Posted: Fri Apr 08, 2016 7:00 pm
by barry99705
This will be the biggest thing I've printed yet! Took forever to get a slicer to actually slice the thing. Also had to scale it down a couple percentage points to get it to fit.
[youtube]http://www.youtube.com/watch?v=Lc2r2RKJebQ[/youtube]
20 hours to go!
https://www.thingiverse.com/thing:1458545

Re: If I'm lucky.

Posted: Fri Apr 08, 2016 10:18 pm
by Eaglezsoar
Looks like something I would like to print, perhaps in a bronze or Copper but the thing would probably take 8 rolls.

Re: If I'm lucky.

Posted: Sat Apr 09, 2016 11:07 am
by Windshadow
cool model best of luck with the print

if you do it in lost PLA for casting (Patinated bronze would be nice) and then give it glass light up red eyes and a smoke generator(use a tank type Vape unit) with prox sensors so it lights and smokes from the nose and mouth as it is approached...

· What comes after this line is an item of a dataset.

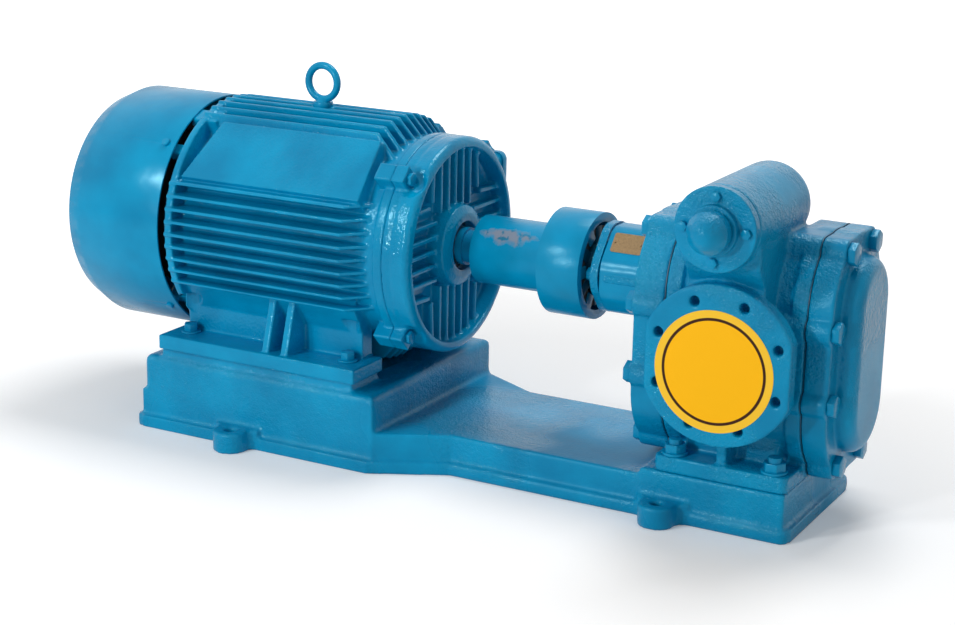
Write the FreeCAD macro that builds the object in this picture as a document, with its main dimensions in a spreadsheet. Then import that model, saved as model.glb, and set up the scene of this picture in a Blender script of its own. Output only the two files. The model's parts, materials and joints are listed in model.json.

should cut down on visits from various missionaries :ugeek:

Re: If I'm lucky.

Posted: Sat Apr 09, 2016 11:26 am
by barry99705
[youtube]http://www.youtube.com/watch?v=UrCHtCNfITw[/youtube]

Might be a bit too big for our printers... 4 hours-ish in.

Re: If I'm lucky.

Posted: Sat Apr 09, 2016 12:03 pm
by Xenocrates
Sad to see that. Looks like the major problem was drag from previous layers causing the plate to shift. I'm sure you could probably start over, and that better retention of the plate would help, as might a higher nozzle temp, and a slightly lower extrusion multiplier (To reduce the volume of plastic per layer). Looked good until then. PLA or ABS?

Re: If I'm lucky.

Posted: Sat Apr 09, 2016 2:06 pm
by barry99705
PLA. I'm using the free spool I got MWRRF. I finally got Slic3r to slice it, had to up the threads to 8. Added a 2mm hop on movements, couldn't find that setting in Cura. The funny(haha) part is it's printing now, but says it's going to take 27 hours! I hopped it up to .2mm layers, cura did it in 21 hours with .1mm layers.

Re: If I'm lucky.

Posted: Sat Apr 09, 2016 3:26 pm
by barry99705
Weird issue with the calibration??? Notice the honeycomb isn't as defined at the bottom of the picture as at the top.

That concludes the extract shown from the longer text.